Linguistic Diversity and Support for Multilingual Spaces for Asian and Black Immigrants
California is home to a myriad of immigrant communities that enrich the state’s demographic and cultural fabric. To enhance immigrant livelihoods, data-driven insights are vital for identifying needs, improving services, and informing policy decisions. The California Immigrant Data Portal (CIDP), launched in 2020, offers insights into the state’s immigrant population, measuring economic mobility, warmth of welcome, and civic participation. Leveraging data from federal, state, and local sources, the portal, updated in October 2022, delivers comprehensive macro and micro-level data disaggregated by immigration status, race, and language. This blog post showcases data and analysis featured on the new languages spoken indicator on CIDP by spotlighting the linguistic diversity and language access needs within Asian and Black immigrant communities. The languages spoken indicator provides a closer look into the varying experiences of immigrants from different racial backgrounds throughout the state.
Data Highlight #1: 90% of Asian American immigrants in California spoke a language other than English at home in 2019.

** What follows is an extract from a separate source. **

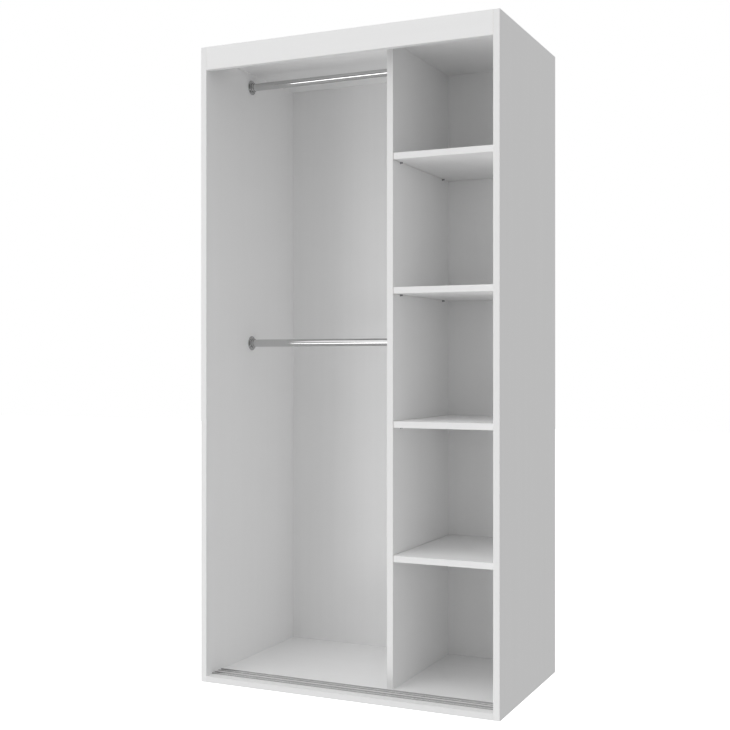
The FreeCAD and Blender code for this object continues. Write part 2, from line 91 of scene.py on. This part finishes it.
def make_world():
    """White surroundings, with a dimmer ambient light from them."""
    world = bpy.data.worlds.new("surroundings")
    bpy.context.scene.world = world
    world.use_nodes = True
    tree = world.node_tree
    tree.nodes.clear()
    output = tree.nodes.new("ShaderNodeOutputWorld")
    mix = tree.nodes.new("ShaderNodeMixShader")
    path = tree.nodes.new("ShaderNodeLightPath")
    ambient = tree.nodes.new("ShaderNodeBackground")
    ambient.inputs["Color"].default_value = (1, 1, 1, 1)
    ambient.inputs["Strength"].default_value = AMBIENT
    ambient.name = "ambient"
    seen = tree.nodes.new("ShaderNodeBackground")
    seen.inputs["Color"].default_value = (1, 1, 1, 1)
    tree.links.new(path.outputs["Is Camera Ray"], mix.inputs["Fac"])
    tree.links.new(ambient.outputs[0], mix.inputs[1])
    tree.links.new(seen.outputs[0], mix.inputs[2])
    tree.links.new(mix.outputs[0], output.inputs["Surface"])


# ---------------------------------------------------------------- materials

class Shader:
    """A principled material under construction, with short calls for its nodes."""

    def __init__(self, name):
        self.material = bpy.data.materials.new(name)
        self.material.use_nodes = True
        self.tree = self.material.node_tree
        self.surface = self.tree.nodes["Principled BSDF"]
        self.where = self.add("ShaderNodeTexCoord").outputs["Object"]

    def add(self, kind, **settings):
        node = self.tree.nodes.new(kind)
        for key, value in settings.items():
            setattr(node, key, value)
        return node

    def feed(self, socket, value):
        if isinstance(value, bpy.types.NodeSocket):
            self.tree.links.new(value, socket)
        else:
            socket.default_value = value

    def stretched(self, scale):
        """Object coordinates scaled by a different amount along each axis."""
        node = self.add("ShaderNodeMapping")
        self.feed(node.inputs["Vector"], self.where)
        node.inputs["Scale"].default_value = scale
        return node.outputs["Vector"]

    def noise(self, scale, detail=3.0, rough=0.55, distortion=0.0, vector=None):
        node = self.add("ShaderNodeTexNoise")
        self.feed(node.inputs["Vector"], vector or self.where)
        node.inputs["Scale"].default_value = scale
        node.inputs["Detail"].default_value = detail
        node.inputs["Roughness"].default_value = rough
        node.inputs["Distortion"].default_value = distortion
        return node.outputs["Fac"]

    def spread(self, value, low, high, to_low=0.0, to_high=1.0):
        node = self.add("ShaderNodeMapRange")
        self.feed(node.inputs["Value"], value)
        node.inputs["From Min"].default_value = low
        node.inputs["From Max"].default_value = high
        node.inputs["To Min"].default_value = to_low
        node.inputs["To Max"].default_value = to_high
        return node.outputs["Result"]

    def tint(self, share, dark, light):
        """Colour between dark and light."""
        node = self.add("ShaderNodeMix", data_type="RGBA")
        self.feed(node.inputs["Factor"], share)
        node.inputs["A"].default_value = (*dark, 1)
        node.inputs["B"].default_value = (*light, 1)
        return node.outputs["Result"]

    def combine(self, how, first, second):
        node = self.add("ShaderNodeMath", operation=how)
        self.feed(node.inputs[0], first)
        self.feed(node.inputs[1], second)
        return node.outputs[0]

    def bump(self, height, distance, strength=1.0):
        node = self.add("ShaderNodeBump")
        node.inputs["Distance"].default_value = distance
        node.inputs["Strength"].default_value = strength
        self.feed(node.inputs["Height"], height)
        self.feed(self.surface.inputs["Normal"], node.outputs["Normal"])

    def finish(self, colour, roughness, **constants):
        self.feed(self.surface.inputs["Base Color"], colour)
        self.feed(self.surface.inputs["Roughness"], roughness)
        for name, value in constants.items():
            self.surface.inputs[name.replace("_", " ")].default_value = value
        return self.material


WHITE = 0.94
EDGING_WHITE = 0.855
# The base's front band is a darker copy of the edging: painted shade on the low front, which gets
# less light from above.
BASE_BAND_SHADED_WHITE = EDGING_WHITE * 0.95
FASCIA_WHITE = EDGING_WHITE * 1.03
BACK_WHITE = WHITE * 0.965


def grey(value):
    return (value, value, value)


def melamine(name, grain, white=WHITE):
    """White melamine with a faint embossed wood grain; grain is the board's long axis."""
    shader = Shader(name)
    along = 1.0
    across = 34.0
    scale = [across] * 3
    scale["XYZ".index(grain)] = along
    broad = shader.noise(1.0, detail=4, rough=0.6, distortion=0.4, vector=shader.stretched(scale))
    fine_scale = [value * 9 for value in scale]
    fine = shader.noise(1.0, detail=3, rough=0.6, vector=shader.stretched(fine_scale))
    grain_height = shader.combine("ADD", shader.combine("MULTIPLY", broad, 0.6), fine)
    colour = shader.tint(shader.spread(broad, 0.3, 0.7), grey(white * 0.985), grey(white))
    roughness = shader.spread(fine, 0.3, 0.7, 0.42, 0.52)
    shader.bump(grain_height, 0.00006)
    return shader.finish(colour, roughness)


def edge_band(name, white=EDGING_WHITE):
    """Smooth plastic edging, a little greyer than the boards."""
    shader = Shader(name)
    tone = shader.noise(60, detail=2)
    colour = shader.tint(tone, grey(white * 0.985), grey(white * 1.01))
    shader.bump(shader.noise(900, detail=2), 0.00002)
    return shader.finish(colour, shader.spread(tone, 0.3, 0.7, 0.36, 0.42))


def chipboard(name):
    """Raw sawn chipboard: pale and dark flakes pressed together."""
    shader = Shader(name)
    flakes = shader.add("ShaderNodeTexVoronoi")
    shader.feed(flakes.inputs["Vector"], shader.stretched((420, 420, 420)))
    flakes.inputs["Scale"].default_value = 1.0
    split = shader.add("ShaderNodeSeparateColor")
    shader.feed(split.inputs[0], flakes.outputs["Color"])
    base = shader.tint(split.outputs[0], (0.33, 0.22, 0.12), (0.62, 0.47, 0.30))
    height = shader.combine("ADD", flakes.outputs["Distance"], shader.noise(700, detail=4))
    shader.bump(height, 0.0004)
    return shader.finish(base, 0.85)


def hardboard(name):
    """Bare brown fibreboard: short pale and dark fibres under the faint print of the press screen."""
    shader = Shader(name)
    cloud = shader.noise(4, detail=3, rough=0.5)
    fibres = shader.stretched((260, 260, 110))
    fibre = shader.noise(1.0, detail=4, rough=0.7, distortion=0.8, vector=fibres)
    fleck = shader.noise(900, detail=2)
    share = shader.combine("ADD", shader.combine("MULTIPLY", cloud, 0.25),
                           shader.combine("MULTIPLY", fibre, 0.75))
    dark, light = (0.235, 0.145, 0.082), (0.375, 0.250, 0.155)
    colour = shader.tint(shader.spread(share, 0.36, 0.64), dark, light)
    shader.bump(shader.combine("ADD", fibre, fleck), 0.00012)
    return shader.finish(colour, shader.spread(fleck, 0.3, 0.7, 0.6, 0.75))


METAL_SCRATCH = 0.00001


def metal(name, tone, rough_low, rough_high, brush=None):
    """Metal with faint scratches, drawn out along brush where it is given."""
    shader = Shader(name)
    scale = [900.0] * 3
    if brush:
        scale["XYZ".index(brush)] = 6.0
    scratch = shader.noise(1.0, detail=3, vector=shader.stretched(scale))
    smudge = shader.noise(25, detail=3)
    colour = shader.tint(smudge, [value * 0.96 for value in tone], tone)
    shader.bump(scratch, METAL_SCRATCH)
    wear = shader.combine("ADD", scratch, smudge)
    roughness = shader.spread(wear, 0.7, 1.3, rough_low, rough_high)
    return shader.finish(colour, roughness, Metallic=1.0)


def beech(name):
    """Turned hardwood, its grain running along X."""
    shader = Shader(name)
    grain = shader.noise(1.0, detail=5, vector=shader.stretched((15, 600, 600)))
    colour = shader.tint(shader.spread(grain, 0.3, 0.7), (0.50, 0.33, 0.18), (0.68, 0.50, 0.31))
    shader.bump(grain, 0.0001)
    return shader.finish(colour, 0.7)


# ---------------------------------------------------------------- finishes of the pieces

LEFT, RIGHT = Vector((-1, 0, 0)), Vector((1, 0, 0))
FRONT, REAR = Vector((0, -1, 0)), Vector((0, 1, 0))
DOWN, UP = Vector((0, 0, -1)), Vector((0, 0, 1))
FLAT = 0.99


def dress(node, *materials):
    """Give a CAD node its materials, in slot order."""
    data = NODES[node].data
    data.materials.clear()
    for material in materials:
        data.materials.append(material)


def dress_faces(node, *directions):
    """Put a node's second material on its flat faces that look in one of the directions."""
    for face in NODES[node].data.polygons:
        if any(face.normal.dot(direction) > FLAT for direction in directions):
            face.material_index = 1


def dress_boards():
    """White boards, with raw chipboard on the cut faces that have no edge band."""
    raw = chipboard("chipboard")
    upright = melamine("melamine_upright", "Z")
    level = melamine("melamine_level", "X")
    for node in ("side_panel_left", "side_panel_right", "divider_panel"):
        dress(node, upright, raw)
        dress_faces(node, REAR, FRONT, DOWN)
    for node in ("base_panel", "top_panel", "shelf_1", "shelf_2", "shelf_3", "shelf_4"):
        dress(node, level, raw)
        dress_faces(node, REAR, FRONT, RIGHT, LEFT)
    dress("fascia_panel", melamine("melamine_fascia", "X", FASCIA_WHITE), raw)
    dress_faces("fascia_panel", RIGHT, LEFT, DOWN)


def dress_edge_bands():
    band = edge_band("edging")
    for node in NODES:
        if node.endswith("_edge") or node.startswith("side_edge"):
            dress(node, band)
    # Darker edging on the base front: painted shade.
    dress("base_edge", edge_band("edging_base_painted_shade", BASE_BAND_SHADED_WHITE))


def dress_back():
    """Back sheets lacquered white inside and left bare behind."""
    inside = melamine("hardboard_lacquered", "Z", BACK_WHITE)
    brown = hardboard("hardboard_bare")
    for node in ("back_sheet_left", "back_sheet_right"):
        dress(node, inside, brown)
        dress_faces(node, REAR, RIGHT, LEFT, UP, DOWN)


def dress_rails():
    tube = metal("chrome_plate", grey(0.61), 0.03, 0.08)
    # The flanges get a darker copy of the chrome: painted shade for the rail ends' shadow and the
    # dark reflections on them.
    shaded_chrome = metal("chrome_flange_painted_shade", grey(0.46), 0.08, 0.16)
    for node in NODES:
        if node.startswith("hanging_rail"):
            dress(node, tube)
        elif node.startswith("rail_flange"):
            dress(node, shaded_chrome)


def dress_tracks():
    """Aluminium channels; their front- and back-facing walls get a darker copy of the aluminium,
    painted shade for the dark lines in the grooves.
    """
    run = metal("satin_aluminium", grey(0.86), 0.18, 0.28, brush="X")
    # Darker aluminium on the channel walls: painted shade in the grooves.
    shaded_wall = metal("aluminium_painted_shade", grey(0.43), 0.30, 0.42, brush="X")
    for node in ("top_track", "bottom_track_front", "bottom_track_rear"):
        dress(node, run, shaded_wall)
        dress_faces(node, REAR, FRONT)


def dress_fixings():
    zinc = metal("zinc_plate", (0.66, 0.67, 0.69), 0.25, 0.4)
    for node in ("flange_screws", "bottom_track_screws", "top_track_screws", "cam_discs",
                 "cam_bolts", "divider_screws", "back_nails"):
        dress(node, zinc)
    dress("shelf_pins", metal("nickel_plate", (0.36, 0.36, 0.37), 0.25, 0.4))
    dress("dowels", beech("beech"))


# ---------------------------------------------------------------- floor

def make_floor():
    """Plain white floor, bright enough to run into the white surroundings without an edge."""
    around = ((-1, -1), (1, -1), (1, 1), (-1, 1))
    corners = [(FLOOR_REACH * x, FLOOR_REACH * y, 0) for x, y in around]
    mesh = bpy.data.meshes.new("floor")
    mesh.from_pydata(corners, [], [(0, 1, 2, 3)])
    floor = bpy.data.objects.new("floor", mesh)
    bpy.context.scene.collection.objects.link(floor)
    shader = Shader("floor_white")
    tone = shader.noise(1.5, detail=2)
    shader.surface.inputs["Emission Color"].default_value = (1, 1, 1, 1)
    shader.surface.inputs["Emission Strength"].default_value = FLOOR_GLOW
    mesh.materials.append(shader.finish(shader.tint(tone, grey(0.88), grey(0.90)), 0.9))
    floor.visible_diffuse = False
    floor.visible_glossy = False
    floor.visible_shadow = False


make_camera()
make_world()
for light_name, light in LIGHTS.items():
    make_light(light_name, **light)
make_floor()
dress_boards()
dress_edge_bands()
dress_back()
dress_rails()
dress_tracks()
dress_fixings()
bpy.context.scene.view_settings.view_transform = "Standard"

Nearly 5.6 million Californians identified as Asian American in 2019, comprising about 14% of the state’s population. In 2019, 75% of all Asian American Californians spoke a language other than English at home, as compared to 45% of all Californians. Moreover, 90% of Asian American immigrants spoke a language other than English at home (see Figure 1 below). Chinese, Tagalog, Vietnamese, and Korean were among the top 10 Asian languages spoken by immigrant Californians in 2019, with over 2.4 million speakers. South Asian languages such as Hindi were also among the top 10 languages spoken by over 175,000 immigrant Californians. Other languages spoken by immigrants such as Panjabi, Urdu, Marathi, Kannada, and Gujarathi are also visible in the language spoken indicators, demonstrating the linguistic and ethnic diversity of the state. It is also important to highlight the geographic diversity of Asian languages spoken throughout the state. For example, Hmong was one of the top 10 languages spoken among immigrants in places like Butte and Fresno Counties in 2019.
Figure 1. Percent of population ages 5 or older who speaks a language other than English at home by race and immigration status, California, 2019
Source: USC Equity Research Institute analysis of the 2019 American Community Survey 5-year samples from IPUMS USA. Note: Data for 2019 represent a 2015-2019 average. The number and percentage of people ages 5 or older who speak a language other than English at home by race, nativity, and immigration status; and the top non-English languages spoken at home. Data from For more information, visit the California Immigrant Data Portal, https://immigrantdataca.org/indicators/languages-spoken?breakdown=by-race&immig=2.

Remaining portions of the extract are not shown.